Bu antik ışığın yolculuğu düz bir çizgide olmamış. Joshua Kim’e göre, evrendeki büyük ve yoğun yapıların yerçekimi kuvvetleri, bu ışığı bir gözlük camından geçen görüntünün kırılması gibi bükmüş. Einstein tarafından 100 yılı aşkın bir süre önce öngörülen bu “yerçekimsel merceklenme etkisi,” kozmologların madde dağılımı ve evrenin yaşı gibi özellikler hakkında çıkarımlar yapmasına olanak tanıyor.

DESI’nin verileri ise evrenin daha yakın tarihine dair kayıtlar sunuyor. Arizona’daki Kitt Peak Ulusal Gözlemevi’nde bulunan ve Lawrence Berkeley Ulusal Laboratuvarı tarafından işletilen DESI, milyonlarca galaksinin, özellikle parlak kırmızı galaksilerin (LRG) dağılımını inceleyerek evrenin üç boyutlu yapısını haritalıyor.

Kim Joshua DESI’dn elde edilen verilerin bu çalışmaya sunduğu katkı hakkında “DESI’den elde edilen LRG verileri, galaksilerin farklı mesafelerde nasıl dağıldığını gösteren daha güncel bir evren fotoğrafı gibi. Bu veriler, evrenin CMB haritasından günümüzdeki galaksi dağılımına kadar yapılarının nasıl evrildiğini görmemize olanak tanıyor,” ifadelerini kullandı.

ACT’nin lensleme haritalarını DESI’nin LRG’leriyle birleştiren ekip, eski ve yeni kozmik tarihin eşi benzeri görülmemiş bir örtüşmesini oluşturdu. Bu yöntemle erken ve geç dönem evren ölçümleri doğrudan karşılaştırıldı. Bu süreç, kozmik bir tomografi taraması gibi tanımlanabilir. Araştırmacılar evren tarihinin farklı dönemlerine bakarak, maddenin farklı dönemlerde nasıl yoğunlaştığını inceledi. Bu da madde üzerindeki yer çekimsel etkinin milyarlarca yıl boyunca nasıl değiştiğinin doğrudan görülmesini sağladı.

Bunu yaparken ekip, küçük bir uyumsuzluk fark etti. Daha yakın dönemlerde beklenen yoğunlaşma, tahminlerle tam olarak uyuşmadı. Sigma 8 (σ8) adı verilen ve madde yoğunluğu dalgalanmalarının genliğini ifade eden ölçütteki düşük değerler, beklenenden daha az yoğunlaşmaya işaret ediyor. Bu durum, kozmik yapıların erken evren modellerinin öngördüğü şekilde evrimleşmediği anlamına gelebilir. Ayrıca bu sonuçlar evrenin yapısal büyümesinin mevcut modellerin tam olarak açıklayamadığı şekillerde yavaşlamış olabileceğini düşündürüyor.
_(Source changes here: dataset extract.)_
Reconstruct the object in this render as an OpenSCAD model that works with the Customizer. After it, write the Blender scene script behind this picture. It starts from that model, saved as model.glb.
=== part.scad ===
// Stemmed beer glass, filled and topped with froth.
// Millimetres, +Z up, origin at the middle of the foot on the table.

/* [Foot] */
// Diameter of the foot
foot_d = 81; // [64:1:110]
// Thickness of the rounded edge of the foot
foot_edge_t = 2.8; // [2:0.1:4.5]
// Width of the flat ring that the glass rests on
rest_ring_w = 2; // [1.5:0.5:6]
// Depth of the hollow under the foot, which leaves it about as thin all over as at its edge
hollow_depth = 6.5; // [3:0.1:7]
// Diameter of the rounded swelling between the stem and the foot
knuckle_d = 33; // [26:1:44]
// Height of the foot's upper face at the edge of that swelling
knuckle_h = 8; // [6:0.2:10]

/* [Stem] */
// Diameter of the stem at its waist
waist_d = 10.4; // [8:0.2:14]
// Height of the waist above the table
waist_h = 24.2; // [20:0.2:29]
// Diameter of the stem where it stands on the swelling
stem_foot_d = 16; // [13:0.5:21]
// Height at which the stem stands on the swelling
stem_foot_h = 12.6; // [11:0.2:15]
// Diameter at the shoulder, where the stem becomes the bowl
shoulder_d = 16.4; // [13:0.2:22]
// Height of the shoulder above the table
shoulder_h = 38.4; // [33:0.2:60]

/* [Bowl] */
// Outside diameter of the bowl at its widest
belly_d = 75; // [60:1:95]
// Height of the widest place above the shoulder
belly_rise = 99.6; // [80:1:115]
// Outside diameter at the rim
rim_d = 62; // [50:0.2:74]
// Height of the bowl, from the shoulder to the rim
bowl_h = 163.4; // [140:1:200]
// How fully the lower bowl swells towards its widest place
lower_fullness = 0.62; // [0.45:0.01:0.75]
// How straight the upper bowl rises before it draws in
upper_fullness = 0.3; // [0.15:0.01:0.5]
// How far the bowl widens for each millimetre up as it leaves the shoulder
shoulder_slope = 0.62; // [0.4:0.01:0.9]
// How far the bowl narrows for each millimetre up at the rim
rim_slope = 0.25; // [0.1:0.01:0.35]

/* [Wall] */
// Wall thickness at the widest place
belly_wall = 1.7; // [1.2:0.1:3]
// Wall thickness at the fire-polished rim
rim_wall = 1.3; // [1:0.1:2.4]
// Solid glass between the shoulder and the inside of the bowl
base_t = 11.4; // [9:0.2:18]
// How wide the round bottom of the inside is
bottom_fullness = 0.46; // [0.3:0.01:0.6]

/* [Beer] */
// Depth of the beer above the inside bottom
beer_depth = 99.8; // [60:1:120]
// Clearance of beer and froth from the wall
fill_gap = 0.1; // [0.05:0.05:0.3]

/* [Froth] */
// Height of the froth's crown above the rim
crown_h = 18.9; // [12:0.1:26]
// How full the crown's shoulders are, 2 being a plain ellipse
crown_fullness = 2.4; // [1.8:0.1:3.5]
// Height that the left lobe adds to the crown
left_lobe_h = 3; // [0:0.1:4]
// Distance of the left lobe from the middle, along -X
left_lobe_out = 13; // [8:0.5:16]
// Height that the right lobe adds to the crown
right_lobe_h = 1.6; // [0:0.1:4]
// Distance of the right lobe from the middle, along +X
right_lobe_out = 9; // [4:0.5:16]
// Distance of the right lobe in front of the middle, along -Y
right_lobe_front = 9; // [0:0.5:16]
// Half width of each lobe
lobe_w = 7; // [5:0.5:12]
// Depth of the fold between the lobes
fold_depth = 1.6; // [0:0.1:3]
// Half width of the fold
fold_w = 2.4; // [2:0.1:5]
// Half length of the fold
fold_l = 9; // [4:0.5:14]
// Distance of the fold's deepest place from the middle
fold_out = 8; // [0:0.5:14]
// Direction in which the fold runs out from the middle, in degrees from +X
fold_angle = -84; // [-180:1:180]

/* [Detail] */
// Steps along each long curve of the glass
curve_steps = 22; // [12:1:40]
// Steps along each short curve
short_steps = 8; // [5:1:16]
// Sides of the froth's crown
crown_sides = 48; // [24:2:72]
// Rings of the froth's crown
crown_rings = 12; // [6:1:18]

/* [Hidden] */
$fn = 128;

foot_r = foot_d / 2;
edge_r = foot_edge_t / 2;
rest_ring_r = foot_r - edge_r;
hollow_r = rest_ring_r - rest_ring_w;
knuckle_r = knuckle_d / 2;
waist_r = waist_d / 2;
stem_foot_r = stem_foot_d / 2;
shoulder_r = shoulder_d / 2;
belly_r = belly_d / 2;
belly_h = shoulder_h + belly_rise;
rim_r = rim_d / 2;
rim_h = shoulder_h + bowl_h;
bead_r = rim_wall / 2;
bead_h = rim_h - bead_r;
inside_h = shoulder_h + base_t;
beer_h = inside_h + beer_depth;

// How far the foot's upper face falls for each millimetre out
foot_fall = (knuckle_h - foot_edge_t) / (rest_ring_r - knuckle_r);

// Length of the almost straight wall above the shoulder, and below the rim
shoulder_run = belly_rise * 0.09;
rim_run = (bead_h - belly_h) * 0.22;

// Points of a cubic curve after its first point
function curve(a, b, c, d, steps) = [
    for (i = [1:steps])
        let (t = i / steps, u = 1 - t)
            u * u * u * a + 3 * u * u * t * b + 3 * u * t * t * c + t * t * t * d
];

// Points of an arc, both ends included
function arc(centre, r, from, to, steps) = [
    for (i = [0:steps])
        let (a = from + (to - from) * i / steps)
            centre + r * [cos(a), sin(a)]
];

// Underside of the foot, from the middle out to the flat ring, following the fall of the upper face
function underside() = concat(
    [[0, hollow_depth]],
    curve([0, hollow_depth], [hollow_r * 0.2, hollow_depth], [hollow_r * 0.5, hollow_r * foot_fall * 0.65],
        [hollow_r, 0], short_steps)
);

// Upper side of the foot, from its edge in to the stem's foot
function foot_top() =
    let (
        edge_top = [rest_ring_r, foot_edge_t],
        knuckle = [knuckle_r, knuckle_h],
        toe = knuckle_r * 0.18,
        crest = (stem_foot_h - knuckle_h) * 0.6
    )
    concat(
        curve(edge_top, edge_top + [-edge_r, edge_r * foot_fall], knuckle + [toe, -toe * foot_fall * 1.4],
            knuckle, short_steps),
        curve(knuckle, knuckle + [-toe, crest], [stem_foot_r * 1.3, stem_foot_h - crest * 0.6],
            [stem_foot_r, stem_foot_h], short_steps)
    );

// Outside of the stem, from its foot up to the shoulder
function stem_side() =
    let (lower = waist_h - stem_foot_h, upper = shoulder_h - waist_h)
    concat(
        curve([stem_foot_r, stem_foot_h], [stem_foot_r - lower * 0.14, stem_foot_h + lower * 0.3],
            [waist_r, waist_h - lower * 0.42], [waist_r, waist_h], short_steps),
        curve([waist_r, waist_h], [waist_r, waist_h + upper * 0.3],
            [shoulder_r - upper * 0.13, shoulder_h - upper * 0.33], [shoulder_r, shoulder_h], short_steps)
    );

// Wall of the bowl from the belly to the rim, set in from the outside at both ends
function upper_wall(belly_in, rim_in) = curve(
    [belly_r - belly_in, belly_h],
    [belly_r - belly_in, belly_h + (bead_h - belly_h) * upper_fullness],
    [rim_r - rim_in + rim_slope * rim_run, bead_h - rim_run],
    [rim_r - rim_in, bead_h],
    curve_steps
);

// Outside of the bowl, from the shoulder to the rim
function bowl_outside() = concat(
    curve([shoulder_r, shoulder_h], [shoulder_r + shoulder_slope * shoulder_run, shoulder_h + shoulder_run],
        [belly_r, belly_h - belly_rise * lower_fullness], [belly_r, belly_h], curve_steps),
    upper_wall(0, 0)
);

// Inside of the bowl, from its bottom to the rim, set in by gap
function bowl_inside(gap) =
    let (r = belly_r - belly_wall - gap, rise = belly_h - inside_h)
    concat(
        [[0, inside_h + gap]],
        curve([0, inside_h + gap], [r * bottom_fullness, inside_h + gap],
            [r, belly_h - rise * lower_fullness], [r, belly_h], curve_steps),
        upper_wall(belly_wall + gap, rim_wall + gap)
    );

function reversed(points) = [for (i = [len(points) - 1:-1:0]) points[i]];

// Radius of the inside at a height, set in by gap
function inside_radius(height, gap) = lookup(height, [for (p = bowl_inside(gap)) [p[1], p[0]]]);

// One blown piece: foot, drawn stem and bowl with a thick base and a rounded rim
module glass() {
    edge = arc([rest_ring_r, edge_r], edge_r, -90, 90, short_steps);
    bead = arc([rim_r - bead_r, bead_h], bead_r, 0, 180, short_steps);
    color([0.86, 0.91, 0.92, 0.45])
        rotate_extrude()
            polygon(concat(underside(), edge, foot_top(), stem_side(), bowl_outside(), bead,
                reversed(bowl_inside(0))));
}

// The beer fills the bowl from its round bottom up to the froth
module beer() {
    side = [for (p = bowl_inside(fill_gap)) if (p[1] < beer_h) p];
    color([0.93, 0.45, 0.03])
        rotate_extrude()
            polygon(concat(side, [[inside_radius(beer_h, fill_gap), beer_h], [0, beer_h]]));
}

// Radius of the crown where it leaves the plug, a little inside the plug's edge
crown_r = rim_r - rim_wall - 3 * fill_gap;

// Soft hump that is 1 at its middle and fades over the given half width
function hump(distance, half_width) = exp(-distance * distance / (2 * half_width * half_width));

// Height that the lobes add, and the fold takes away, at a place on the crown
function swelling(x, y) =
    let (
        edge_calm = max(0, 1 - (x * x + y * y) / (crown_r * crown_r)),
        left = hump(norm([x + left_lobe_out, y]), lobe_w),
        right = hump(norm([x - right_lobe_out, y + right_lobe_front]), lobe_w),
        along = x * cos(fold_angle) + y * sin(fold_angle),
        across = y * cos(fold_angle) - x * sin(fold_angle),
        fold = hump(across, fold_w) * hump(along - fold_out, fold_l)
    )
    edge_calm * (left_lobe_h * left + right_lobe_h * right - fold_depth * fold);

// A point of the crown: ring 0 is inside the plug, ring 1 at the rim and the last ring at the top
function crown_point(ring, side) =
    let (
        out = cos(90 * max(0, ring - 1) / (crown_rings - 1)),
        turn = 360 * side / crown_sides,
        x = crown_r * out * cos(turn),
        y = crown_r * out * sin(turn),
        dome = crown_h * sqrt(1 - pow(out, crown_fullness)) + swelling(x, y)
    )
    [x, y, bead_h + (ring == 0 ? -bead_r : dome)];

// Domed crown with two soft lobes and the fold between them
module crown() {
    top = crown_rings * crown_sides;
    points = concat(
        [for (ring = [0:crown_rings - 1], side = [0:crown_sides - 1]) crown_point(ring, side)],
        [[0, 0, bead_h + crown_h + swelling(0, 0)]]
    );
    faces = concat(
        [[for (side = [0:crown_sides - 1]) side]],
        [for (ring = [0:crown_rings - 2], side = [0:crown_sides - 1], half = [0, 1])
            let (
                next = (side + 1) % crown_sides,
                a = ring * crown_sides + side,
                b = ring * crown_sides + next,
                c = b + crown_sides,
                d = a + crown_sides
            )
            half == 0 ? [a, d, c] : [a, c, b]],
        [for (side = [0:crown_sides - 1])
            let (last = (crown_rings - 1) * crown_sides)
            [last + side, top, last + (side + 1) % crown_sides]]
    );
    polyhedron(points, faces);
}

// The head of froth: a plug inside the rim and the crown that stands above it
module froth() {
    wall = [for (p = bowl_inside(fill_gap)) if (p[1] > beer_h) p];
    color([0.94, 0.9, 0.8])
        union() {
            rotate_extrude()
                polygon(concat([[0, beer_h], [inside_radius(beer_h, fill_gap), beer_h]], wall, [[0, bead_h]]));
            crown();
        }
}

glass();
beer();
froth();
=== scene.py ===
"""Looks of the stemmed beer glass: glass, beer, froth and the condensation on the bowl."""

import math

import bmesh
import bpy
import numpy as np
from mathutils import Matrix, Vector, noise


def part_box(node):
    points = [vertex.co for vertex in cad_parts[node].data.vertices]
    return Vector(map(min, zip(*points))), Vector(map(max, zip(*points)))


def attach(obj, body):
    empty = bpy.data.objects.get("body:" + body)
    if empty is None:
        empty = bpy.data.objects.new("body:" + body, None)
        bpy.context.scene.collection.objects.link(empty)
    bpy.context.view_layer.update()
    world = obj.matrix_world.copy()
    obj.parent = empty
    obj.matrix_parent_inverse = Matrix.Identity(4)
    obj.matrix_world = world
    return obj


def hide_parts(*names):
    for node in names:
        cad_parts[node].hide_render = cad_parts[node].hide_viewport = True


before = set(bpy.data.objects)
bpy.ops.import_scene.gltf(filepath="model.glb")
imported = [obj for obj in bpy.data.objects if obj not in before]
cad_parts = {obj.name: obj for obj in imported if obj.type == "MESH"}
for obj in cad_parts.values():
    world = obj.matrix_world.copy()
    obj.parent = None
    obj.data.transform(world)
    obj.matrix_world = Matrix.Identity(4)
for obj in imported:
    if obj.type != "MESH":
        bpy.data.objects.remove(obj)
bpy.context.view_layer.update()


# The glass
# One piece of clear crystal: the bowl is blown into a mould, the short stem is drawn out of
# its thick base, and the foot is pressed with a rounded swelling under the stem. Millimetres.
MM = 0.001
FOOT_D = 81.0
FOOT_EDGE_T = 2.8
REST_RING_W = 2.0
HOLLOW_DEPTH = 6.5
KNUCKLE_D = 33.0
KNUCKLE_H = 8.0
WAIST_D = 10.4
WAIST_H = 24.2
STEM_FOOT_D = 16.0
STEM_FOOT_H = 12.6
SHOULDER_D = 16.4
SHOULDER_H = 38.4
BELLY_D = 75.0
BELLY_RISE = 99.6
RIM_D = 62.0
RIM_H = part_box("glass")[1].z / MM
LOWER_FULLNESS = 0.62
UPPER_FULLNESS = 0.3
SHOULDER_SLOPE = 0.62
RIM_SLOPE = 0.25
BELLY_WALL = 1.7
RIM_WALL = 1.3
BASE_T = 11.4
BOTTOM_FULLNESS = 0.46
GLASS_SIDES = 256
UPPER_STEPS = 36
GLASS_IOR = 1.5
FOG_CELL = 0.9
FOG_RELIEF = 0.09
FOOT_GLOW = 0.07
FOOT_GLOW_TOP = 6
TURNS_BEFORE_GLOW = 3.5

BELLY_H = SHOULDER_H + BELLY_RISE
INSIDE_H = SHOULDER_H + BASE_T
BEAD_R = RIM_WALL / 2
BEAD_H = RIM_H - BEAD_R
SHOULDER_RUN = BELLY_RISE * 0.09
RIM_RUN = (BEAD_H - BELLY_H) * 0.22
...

Joshua Kim, bu küçük sapmanın, henüz yeni bir fiziği kesin olarak işaret edecek kadar güçlü olmadığını—bunun tamamen bir tesadüf olma olasılığı da olduğunu söylüyor.
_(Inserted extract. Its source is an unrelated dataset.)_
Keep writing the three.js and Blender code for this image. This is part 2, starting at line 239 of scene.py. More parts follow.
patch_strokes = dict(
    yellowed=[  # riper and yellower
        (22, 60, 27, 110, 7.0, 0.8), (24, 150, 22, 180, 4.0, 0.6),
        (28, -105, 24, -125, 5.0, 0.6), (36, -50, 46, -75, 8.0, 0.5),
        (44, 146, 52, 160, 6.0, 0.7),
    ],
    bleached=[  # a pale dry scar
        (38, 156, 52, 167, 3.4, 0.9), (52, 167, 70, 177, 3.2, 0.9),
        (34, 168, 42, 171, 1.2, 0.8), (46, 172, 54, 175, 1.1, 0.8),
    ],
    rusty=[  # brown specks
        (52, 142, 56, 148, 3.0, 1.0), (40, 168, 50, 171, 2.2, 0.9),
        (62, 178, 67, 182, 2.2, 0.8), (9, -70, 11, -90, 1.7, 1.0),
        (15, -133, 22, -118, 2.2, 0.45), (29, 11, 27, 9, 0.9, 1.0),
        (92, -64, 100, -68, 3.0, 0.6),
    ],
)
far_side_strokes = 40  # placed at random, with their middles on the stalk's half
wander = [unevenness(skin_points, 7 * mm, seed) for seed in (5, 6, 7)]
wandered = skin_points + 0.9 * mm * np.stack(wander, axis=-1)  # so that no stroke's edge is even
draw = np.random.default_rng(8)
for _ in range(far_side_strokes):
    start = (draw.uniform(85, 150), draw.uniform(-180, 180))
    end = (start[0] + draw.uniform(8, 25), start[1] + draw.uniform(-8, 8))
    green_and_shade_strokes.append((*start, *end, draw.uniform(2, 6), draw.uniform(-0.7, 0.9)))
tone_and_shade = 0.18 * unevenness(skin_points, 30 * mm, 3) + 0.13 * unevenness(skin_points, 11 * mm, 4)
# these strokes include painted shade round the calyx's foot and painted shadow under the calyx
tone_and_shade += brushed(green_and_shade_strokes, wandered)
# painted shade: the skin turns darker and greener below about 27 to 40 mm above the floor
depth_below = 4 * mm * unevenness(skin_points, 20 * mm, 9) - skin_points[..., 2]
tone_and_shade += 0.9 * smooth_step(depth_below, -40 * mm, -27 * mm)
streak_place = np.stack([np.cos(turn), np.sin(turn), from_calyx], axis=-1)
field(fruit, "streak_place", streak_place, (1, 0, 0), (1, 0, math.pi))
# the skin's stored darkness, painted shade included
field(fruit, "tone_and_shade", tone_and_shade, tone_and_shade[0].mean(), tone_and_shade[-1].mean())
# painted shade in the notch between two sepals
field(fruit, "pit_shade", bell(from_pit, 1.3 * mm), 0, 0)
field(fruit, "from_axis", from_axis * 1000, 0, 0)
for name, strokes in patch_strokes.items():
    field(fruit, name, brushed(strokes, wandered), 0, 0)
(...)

Eğer sapma tesadüf değilse, yapılarının oluşumunu ve evrimini etkileyen bilinmeyen bir fiziksel faktör rol oynuyor olabilir. Bir hipotez, evrenin hızlanarak genişlemesine neden olduğu düşünülen gizemli güç karanlık enerjinin, kozmik yapı oluşumunu önceki tahminlerden daha fazla etkiliyor olabileceği yönünde. İleriye dönük olarak, ekip, bu ölçümleri daha hassas bir şekilde geliştirecek olan Simons Gözlemevi gibi daha güçlü teleskoplarla çalışmaya devam edecek ve evrenin yapıları hakkında daha net bir görüş sağlayacak.